Gráfico 5 – Concluintes & Escolaridade da Mãe – Engenharia de Computação 2014
Gráfico 6 – Concluintes & Escolaridade da Mãe – Tecnólogo em Redes de Computadores 2014

Se escolaridade da mãe não nos parece tão discrepante, a renda das duas famílias já salta aos olhos. Apenas 18% dos ingressos dos futuros Engenheiros da Computação (Gráfico 7) estão morando com famílias que ganham até três salários mínimos, percentual que mais que dobra para 38% em Redes de Computadores (Gráfico 8). Na faixa acima de 10 salários mínimos, são 6% de estudantes de Redes contra 25% de Engenharia.

Gráfico 7 – Concluintes & Renda Familiar – Engenharia de Computação 2014
Gráfico 8 – Concluintes & Renda Familiar – Tecnólogo em Redes de Computadores 2014

Dadas as diferenças entre os níveis de escolaridade da mãe e de renda nos dois casos, bem mais visíveis nas carreiras da área de saúde do que em tecnologia, seria razoável supor que os estudantes de Odontologia deveriam se sair bem melhores nas provas de Formação Geral que os estudantes de Radiologia; e os estudantes de Redes de Computadores deveriam se sair apenas um pouco pior que os estudantes de Engenharia de Computação na mesma prova.

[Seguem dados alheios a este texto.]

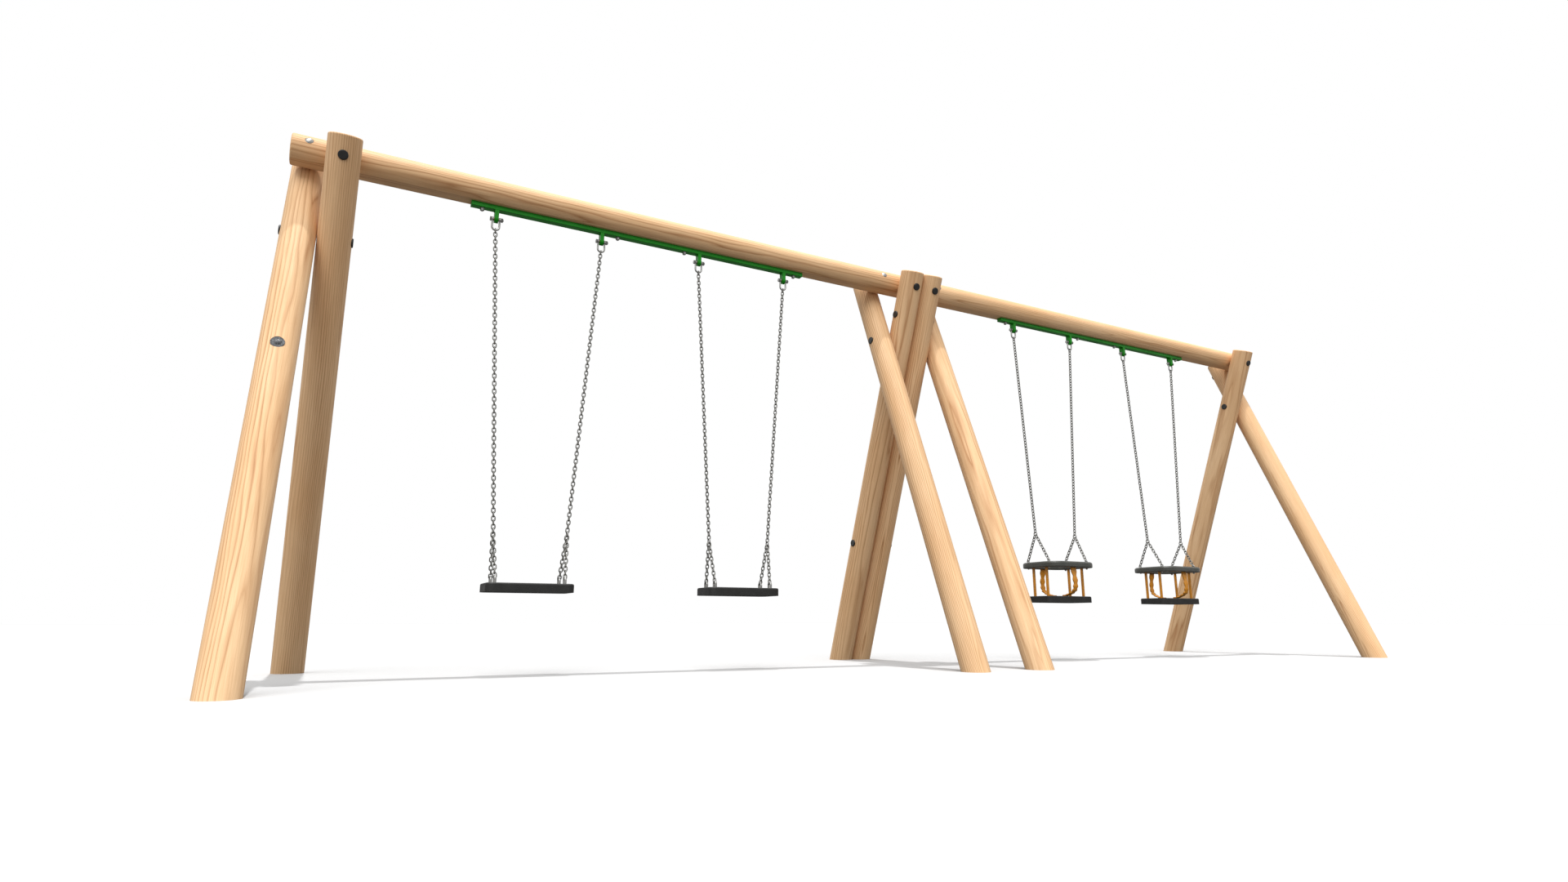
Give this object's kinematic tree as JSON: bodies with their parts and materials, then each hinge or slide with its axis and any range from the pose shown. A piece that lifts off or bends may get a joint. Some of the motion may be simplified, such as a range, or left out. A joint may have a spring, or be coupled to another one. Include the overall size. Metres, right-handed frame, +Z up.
{
  "type": "swing set",
  "caption": "Free-standing timber swing frame of crossed round poles with two beams, flat rubber seats and toddler cradle seats hung on chains.",
  "frame": {"origin": "on the ground, under the middle of the two beams", "axes": "+X along the beams with the flat seats at -X, +Y to the rear, +Z up"},
  "size_m": [7.211, 1.7234, 2.5382],
  "materials": {
    "pine": "turned, planed smooth, clear-glazed softwood",
    "green_paint": "satin green powder coat",
    "galvanised": "hot-dip galvanised",
    "chain_steel": "weathered galvanised chain",
    "bronze": "sintered bronze",
    "black_caps": "moulded polypropylene",
    "seat_rubber": "moulded rubber, fine texture",
    "rim_rubber": "moulded rubber, slight sheen",
    "amber": "amber plastic, satin"
  },
  "bodies": {
    "frame": {"front_leg_1": "pine", "rear_leg_1": "pine", "front_leg_2": "pine", "rear_leg_2": "pine", "front_leg_3": "pine", "rear_leg_3": "pine", "front_leg_4": "pine", "rear_leg_4": "pine", "left_beam": "pine", "right_beam": "pine", "left_hanger_bar": "green_paint", "right_hanger_bar": "green_paint", "left_hanger_lugs": "green_paint", "right_hanger_lugs": "green_paint", "lug_bushes": "bronze", "hanger_bar_bolts": "galvanised", "hanger_bar_washers": "galvanised", "hanger_bar_nuts": "galvanised", "leg_bolts": "galvanised", "crossing_rods": "galvanised", "tie_rods": "galvanised", "recessed_washers": "galvanised", "recessed_nuts": "galvanised", "nut_caps": "black_caps", "blank_disc": "galvanised"},
    "flat_swing_1_hangers": {"flat_swing_1_shackles": "galvanised", "flat_swing_1_shackle_bolts": "galvanised", "flat_swing_1_chains": "chain_steel"},
    "flat_swing_1_carrier": {"flat_swing_1_fork_rings": "chain_steel", "flat_swing_1_fork_chains": "chain_steel", "flat_swing_1_seat": "seat_rubber", "flat_swing_1_seat_loops": "galvanised"},
    "flat_swing_2_hangers": {"flat_swing_2_shackles": "galvanised", "flat_swing_2_shackle_bolts": "galvanised", "flat_swing_2_chains": "chain_steel"},
    "flat_swing_2_carrier": {"flat_swing_2_fork_rings": "chain_steel", "flat_swing_2_fork_chains": "chain_steel", "flat_swing_2_seat": "seat_rubber", "flat_swing_2_seat_loops": "galvanised"},
    "cradle_swing_1_hangers": {"cradle_swing_1_shackles": "galvanised", "cradle_swing_1_shackle_bolts": "galvanised", "cradle_swing_1_chains": "chain_steel"},
    "cradle_swing_1_carrier": {"cradle_swing_1_fork_rings": "chain_steel", "cradle_swing_1_fork_chains": "chain_steel", "cradle_swing_1_seat": "seat_rubber", "cradle_swing_1_rim": "rim_rubber", "cradle_swing_1_posts": "amber", "cradle_swing_1_spines": "amber", "cradle_swing_1_eye_bolts": "galvanised"},
    "cradle_swing_2_hangers": {"cradle_swing_2_shackles": "galvanised", "cradle_swing_2_shackle_bolts": "galvanised", "cradle_swing_2_chains": "chain_steel"},
    "cradle_swing_2_carrier": {"cradle_swing_2_fork_rings": "chain_steel", "cradle_swing_2_fork_chains": "chain_steel", "cradle_swing_2_seat": "seat_rubber", "cradle_swing_2_rim": "rim_rubber", "cradle_swing_2_posts": "amber", "cradle_swing_2_spines": "amber", "cradle_swing_2_eye_bolts": "galvanised"}
  },
  "joints": [
    {"name": "flat_swing_1_swing", "type": "hinge", "parent": "frame", "child": "flat_swing_1_hangers", "pos_m": [-2.372, 0, 2.318], "axis": [1, 0, 0], "range_deg": [-60, 60]},
    {"name": "flat_swing_1_tilt", "type": "hinge", "parent": "flat_swing_1_hangers", "child": "flat_swing_1_carrier", "pos_m": [-2.372, 0, 0.69], "axis": [1, 0, 0], "range_deg": [-30, 30]},
    {"name": "flat_swing_2_swing", "type": "hinge", "parent": "frame", "child": "flat_swing_2_hangers", "pos_m": [-1.228, 0, 2.318], "axis": [1, 0, 0], "range_deg": [-60, 60]},
    {"name": "flat_swing_2_tilt", "type": "hinge", "parent": "flat_swing_2_hangers", "child": "flat_swing_2_carrier", "pos_m": [-1.228, 0, 0.69], "axis": [1, 0, 0], "range_deg": [-30, 30]},
    {"name": "cradle_swing_1_swing", "type": "hinge", "parent": "frame", "child": "cradle_swing_1_hangers", "pos_m": [1.228, 0, 2.318], "axis": [1, 0, 0], "range_deg": [-60, 60]},
    {"name": "cradle_swing_1_tilt", "type": "hinge", "parent": "cradle_swing_1_hangers", "child": "cradle_swing_1_carrier", "pos_m": [1.228, 0, 0.848], "axis": [1, 0, 0], "range_deg": [-30, 30]},
    {"name": "cradle_swing_2_swing", "type": "hinge", "parent": "frame", "child": "cradle_swing_2_hangers", "pos_m": [2.372, 0, 2.318], "axis": [1, 0, 0], "range_deg": [-60, 60]},
    {"name": "cradle_swing_2_tilt", "type": "hinge", "parent": "cradle_swing_2_hangers", "child": "cradle_swing_2_carrier", "pos_m": [2.372, 0, 0.848], "axis": [1, 0, 0], "range_deg": [-30, 30]}
  ]
}
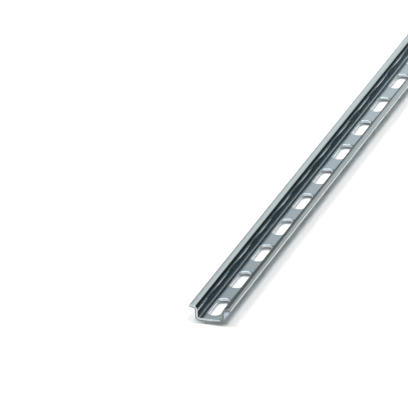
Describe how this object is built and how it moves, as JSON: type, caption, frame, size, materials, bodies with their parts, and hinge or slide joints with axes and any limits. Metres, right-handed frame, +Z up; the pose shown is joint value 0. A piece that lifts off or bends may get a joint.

Com efeito, vamos verificar que os estudantes de Odontologia se saíram em média 8% melhores que os estudantes de Radiologia tanto nas Questões Objetivas como nas Questões Discursivas de FG, como pode ser visto nos gráficos abaixo:

Gráfico 9 – Desempenho Formação Geral- Odontologia 2016
Gráfico 10 – Desempenho Formação Geral- Tecnologia em Radiologia 2016

Já os estudantes de Engenharia da Computação foram em média 9% melhores do que os estudantes de Redes, mesmo que a escolaridade das mães fosse mais equilibrada e que a renda familiar não representasse uma diferença tão significativa quanto nos cursos de saúde aqui comparados.

Gráfico 11 – Desempenho Formação Geral- Engenharia de Computação 2014
Gráfico 11 – Desempenho Formação Geral- Tecnologia em Redes de Computadores 2014

Vamos chegando ao final confirmando as conclusões dos nossos artigos anteriores. De forma consolidada ou em análises específicas com diferentes carreiras, quando se trata das provas de FG tanto nas questões objetivas quanto discursivas os estudantes de Bacharelados se saem melhores do que os tecnólogos, o que confirma boa parte da produção científica sobre o tema em diferentes testes padronizados de massa.

Cremos que ainda se faz necessário uma análise mais profunda destes dados, com a utilização de métodos estatísticos mais sofisticados e a determinação das variáveis dependentes e independentes nessa história. Mas essa análise requer o espaço de uma tese, não de um microartigo.